Deutsche Bank Execs Fired For Expensing Strip Club Trip Lost Millions In Deferred Compensation

Deutsche Bank Execs Fired For Expensing Strip Club Trip Lost Millions In Deferred Compensation

The senior Deutsche Bank executives who were unceremoniously fired earlier this year after management learned that they had tried to expense a roughly $1,000 receipt from a trip to a NYC strip club will lose out on a combined $6 million in deferred compensation, according to the New York Post.

According to the Post, the bankers partied at Sapphire New York, a strip club on the Upper East Side that also operates a steakhouse (which offers a $25 “body sushi” menu item where patrons can eat raw fish off a stripper’s torso).
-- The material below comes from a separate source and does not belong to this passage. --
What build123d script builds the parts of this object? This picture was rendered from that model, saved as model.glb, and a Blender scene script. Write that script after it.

While the three senior bankers who were ultimately canned over the episode insisted that the check was from the steakhouse, not the strip club, one unnamed junior banker who had been along for the ride ultimately confessed to management – and was spared the axe for his honesty.
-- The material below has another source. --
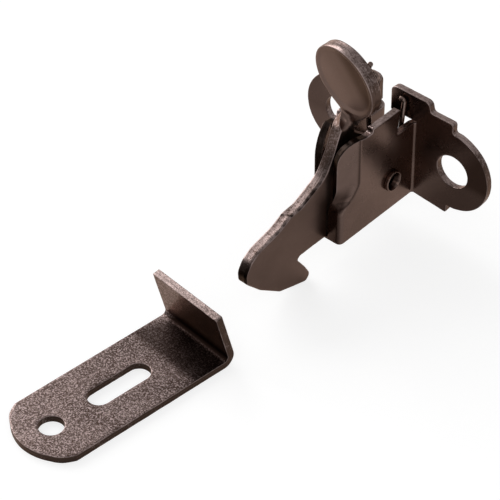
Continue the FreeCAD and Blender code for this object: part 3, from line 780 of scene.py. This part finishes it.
def strike_loops():
    """Blank of the strike: straight sides, a round end, one round hole and one slot."""
    half = STRIKE_WIDTH / 2
    outer = STRIKE_BEND + STRIKE_SHEET
    middle = STRIKE_BEND + STRIKE_SHEET / 2
    bend = math.pi / 2 + STRIKE_LEAN
    rise = (STRIKE_LIP - outer - outer * math.sin(STRIKE_LEAN)) / math.cos(STRIKE_LEAN)
    top = outer - middle * bend - rise
    centre = STRIKE_LENGTH - STRIKE_END_RADIUS
    spread = math.asin(half / STRIKE_END_RADIUS)
    shoulder = centre + STRIKE_END_RADIUS * math.cos(spread)
    end = [(u, v, radius) for v, u, radius in arc_corners(centre, 0, STRIKE_END_RADIUS, spread, -spread, 4)]
    corners = [(-half, top, 0.25), (half, top, 0.25), (half, shoulder, 0.3), *end, (-half, shoulder, 0.3)]
    outline = blank(corners, 0.2)
    inset, hole_radius = STRIKE_HOLE
    hole = circle(0, STRIKE_LENGTH - inset, hole_radius, 0.2)
    width, near, far, radius = STRIKE_SLOT
    slot_box = [(-width / 2, near), (width / 2, near), (width / 2, far), (-width / 2, far)]
    slot = even(rounded(slot_box, radius), 0.2)
    return [outline, hole, slot]


def strike_painted_shade_and_reflection(u, v, w, cut):
    """Painted shade and painted reflection of lip and plate in each other: dark on the lip's inner
    face and on the plate before it, fading out forward and to the left, with a thin lighter line
    along the foot of the bend."""
    foot = STRIKE_BEND + STRIKE_SHEET
    # Painted shade and painted reflection on the lip's inner face and the plate before it.
    lip = smooth(-v, -foot, -foot + 0.8) * (0.88 - 0.55 * smooth(-u - 0.9 * v, 4.5, 7.5))
    plate = 0.72 * smooth(-v, -9.6, -7.6) * smooth(v, -1.0, foot) * smooth(u + 0.4 * v, -6.5, -4.0)
    line = bell(v - foot + 0.2, 0, 0.22)
    film = np.where(w > 0, np.clip(lip + plate, 0, 1) * (1 - 0.6 * line), 0.5)
    return film * (1 - smooth(cut, 0.2, 0.8))


points, faces, marks = cut_sheet(strike_loops(), STRIKE_SHEET / 2, STRIKE_ARRIS, 0.4, strike_fold, strike_painted_shade_and_reflection)
finish_piece("strike_angle", points, faces, STRIKE_FINISH, "strike", "bracket_body", marks)


# ---- rivet ----

def rivet_profile():
    """Side and radius along the rivet's skin: domed head, shank, rolled rim, bore and the bore's
    drilled end."""
    head_radius, head_height = RIVET_HEAD
    rim_radius, rim_height = RIVET_RIM
    left, right = -HALF_WIDTH, HALF_WIDTH
    mouth = right + rim_height
    corners = [
        (left - head_height, 0, 0), (left - 0.88, 1.4, 3.0), (left - 0.30, head_radius - 0.15, 0.4),
        (left, head_radius, 0.12), (left, RIVET_RADIUS, 0.05), (right, RIVET_RADIUS, 0.05),
        (right, rim_radius, 0.10), (mouth, rim_radius, 0.15), (mouth, RIVET_RADIUS + 0.06, 0.12),
        (right + 0.30, 1.45, 0.5), (right - 0.30, RIVET_BORE, 0.4), (-2.7, RIVET_BORE, 0.2), (-3.27, 0, 0),
    ]
    return rounded([c[:2] for c in corners], [c[2] for c in corners], closed=False, arc=7)


profile = rivet_profile()
points, faces = turned(profile, PIVOT, RIVET_SIDES)
side, reach = np.vstack([np.repeat(profile[1:-1], RIVET_SIDES, axis=0), profile[[0, -1]]]).T
# Painted shade inside the rivet's bore.
bore_shade = {"painted_shade_and_dark_marks": 0.95 * (reach < RIVET_RADIUS - 0.03) * (side > -3.5)}
finish_piece("tubular_rivet", points, faces, RIVET_FINISH, "pivot_rivet", "bracket_body", bore_shade)


# ---- spring ----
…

Sources inside the bank told the Post that the bank’s decision to keep the junior employee who spilled the beans was intended to emphasize the fact that it wasn’t the crime, but the cover up.

“It really was about the coverup and the deception,” the source said. “The coverup was worse than the crime.”

One DB spokesman said in a statement that “Deutsche Bank thoroughly investigates allegations of possible misconduct comprehensively and without bias. We do not condone violations of our Code of Conduct or Company Policy and take remedial action as appropriate based on the severity of circumstances. The Bank declines to comment further on the circumstances of this particular matter.”

As for the millions of dollars in compensation that the employees lost, at DB (and indeed at most investment banks), bonuses for top employees (typically a mix of stock and cash) are typically deferred for several years while they vest. The point of this practice is to tie top employees to the long-term performance of the firm by withholding at least some of their annual bonus compensation. When a worker is fired for cause, he loses all the deferred compensation he has accrued.

For two of the fired bankers (head of equity capital markets Ben Darsney and the managing director Ravi Raghunathan, responsible for running the bank’s SPAC business) These figures were substantial.

But there’s one silver lining: the loss of their bonuses means the men might have an easier time finding a new job on the Street, since their comparative compensation figures will be lower. The word on the street is that they will all find a new home by the summer.